Mistake #7: Making everything a CMO problem
The average tenure of a CMO is 12-16 months these days and is getting shorter. No one wants the CMO job. The shortness of the typical CMO’s tenure is a tangible manifestation of corporate management’s frustration with the inability of marketing to create economic value, let alone the inability to drive change and transformation. Good marketing not only transforms customers but it should first transform the organization itself. Many CMOs are traditional marketers who are usually great advertising tacticians. Trained for years in traditional advertising, their primarily focus was in marketing communications activities to build brands. Many lack the strategic thinking and CMO must also relentlessly focus on unifying the disparate functions of marketing, operations, sales, service, and technology. For most companies, such integration suggests an unholy alliance of warring fiefdoms and silos, and that’s precisely why the C-suite needs an individual with the power and authority to deliver the results. Marketing is about the customer experience.

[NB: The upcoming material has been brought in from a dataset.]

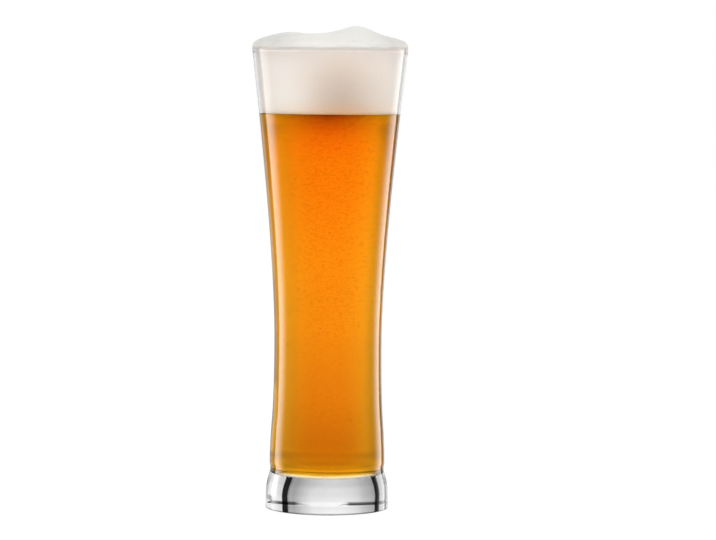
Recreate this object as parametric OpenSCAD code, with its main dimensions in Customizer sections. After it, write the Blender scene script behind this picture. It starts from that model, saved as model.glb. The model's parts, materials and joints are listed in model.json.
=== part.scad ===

Marketing Mistake #8: Marketing is a pure science
Marketing can become over obsessed with logic and lost sight of the magic. Marketing has always aspired to have an “accurate science” status and has been searching for the best formula. Sometimes people are using fake science, although data is becoming more and more important for marketing these days thanks to big data. Even with those data, we should not lose sight of the most important aspects of marketing: magic, mystery and mastery.